One of the most profound, and interesting, concepts I became aware of through my Masters in Occupational Psychology a few years ago were the concepts of ‘loss and lack’. These two short words have a significant effect on how we deal with organisational change as individuals. How we process what is going on and therefore how we deal with the future within our organisations. And I have observed over recent times how these play out in the success or failure of organisational change.

Whether you look at change through the Kubler-Ross curve, the William Bridges Transition Model, or your change model of choice, we know there is something that happens to us as individuals that can cause different levels of “loss”. Examples of these situations can be leaving a task or job that we feel settled in and/or like, moving on from a team we enjoy working in, or just that you personally like it when your tomorrow looks like your yesterday. We grieve the loss. As organisational leaders, our role therefore is to tell the narrative and stories that take people on the journey towards “the new world” where there are benefits and opportunities to replace these losses. By doing this, we create a level of acceptance in our people, and these benefits supplant the feelings of loss to allow us to move on.

Job done.

But what about ‘lack’? How does lack fit into this?

Lack is a bit trickier for organisations. We can rewind back to the 1960’s for rather obscure definitions of ‘lack’ by Jacques Lacan, but to me, it is the perception that something is missing to make us feel complete. For organisations, this is important because it involves us dealing with the fantasies inside our heads that give us our perception on such things as self-worth and how we fit into the complex world around us. More importantly, it is very good for us, as individuals, to wallpaper over any cracks of ‘lack’ that might exist in our lives, allowing us to find ways to ignore them.

Why is this important for organisations?

One example is the work we do in organisations to create a positive psychological contract. We overtly promote the concept of “if you work hard and deliver quality for us, we will look after you and reward and recognise you appropriately”. It promotes engagement. This promotes discretionary effort, more output, and all is good.
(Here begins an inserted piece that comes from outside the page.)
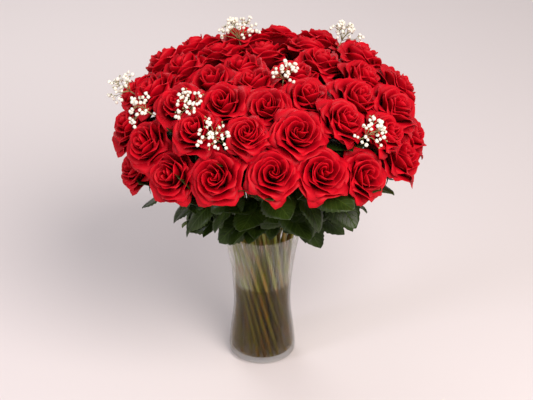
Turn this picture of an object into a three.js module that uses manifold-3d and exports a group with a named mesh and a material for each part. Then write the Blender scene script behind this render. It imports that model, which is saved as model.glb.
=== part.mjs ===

However, when we initiate a change or transformation programme with restructuring, redeployment and maybe redundancy, a person’s internal fantasy may suddenly be reevaluated as false. We were not actually seen any more as good employees. The organisation does not care for me as much as I thought. A ‘lack’ appears in the person’s internal monologue. It disrupts the internal story of the self, the work and the organisation. The effect is more fundamental to the person than the sense of loss. It goes deep to the identity the person has created about themselves which included how they fitted into their work and the organisation, and as part of their interaction with society.

The importance here is this can run deep in the psyche of an individual. The more of the internal story we have about ourselves that is connected to our work and organisations, then the more traumatic this can be. And think about it, so many of us have our work, role and profession as part of our identity. When you socialise and meet someone new, how do you introduce yourself? I bet your profession or job is up there in the top two or three things.

If we undergo change and transformation within our organisations with a plan to deal with the sense of ‘loss’ only in our people, we are not dealing with the deeper, more underlying and fundamental mental process of ‘lack’. It is lack that connects closer to our values. It is the idea that there is a lack of worth in me from the organisation that can severely disconnect people from re-engaging back into their work after organisational change. Often there is little or no reconnection unless quality thought, planning and intervention happens from organisations through this change and transformation.

The issue is there has been a lot of change and transformation recently in most organisations. Each one “peels back a bit of wallpaper” of the internal narrative and drops a hint to the individual that maybe there is a ‘lack’ in their relationship between self, work and the organisation. Maybe each time they are aware of the crack they can alter their internal narrative and stick the wallpaper back up. However, the more you see the crack you might start reassessing your inner story and one day realise that the relationship between you, your work and your organisation was not what you thought it was. This day of disengagement often comes with no warning for organisations. You probably thought everything was good, and so did the employee. It probably was while the wallpaper was in place in the individual, covering the growing cracks.

So, what and now what? What can we do as organisations about the concept of lack as well as loss?

There is no easy fix. We need to ensure all tools are available to us through change and transformation. Most ‘lack’ experiences come from the perception that the organisation change effects tell us that we are not worth as much as individuals to the organisation as we thought. As organisations, we can ensure our comms are well thought through. However, this still largely comes from the “lack producing” faceless part of the organisation.

The most powerful resource we have at our disposal are our line managers. Those who reinforce the ‘worth’ of a gelled and high-performing team on a regular basis. Regularly skilling our line managers to be the best at emotionally connecting the work to the self-worth of the individual, storytelling the change into the broader narrative of needs, desires and motivators, and knowing the person and being able to talk “their language” are key to reducing the cracks under the wallpaper.

Ensuring that people’s internal fantasy, story or monologue is appreciated and nurtured is the key to taking our people through change and transformation most successfully. If you want to minimise the sense of loss and lack, you need to turn to your line managers and skill them for a modern workforce who entwine their self-worth with their work and organisation.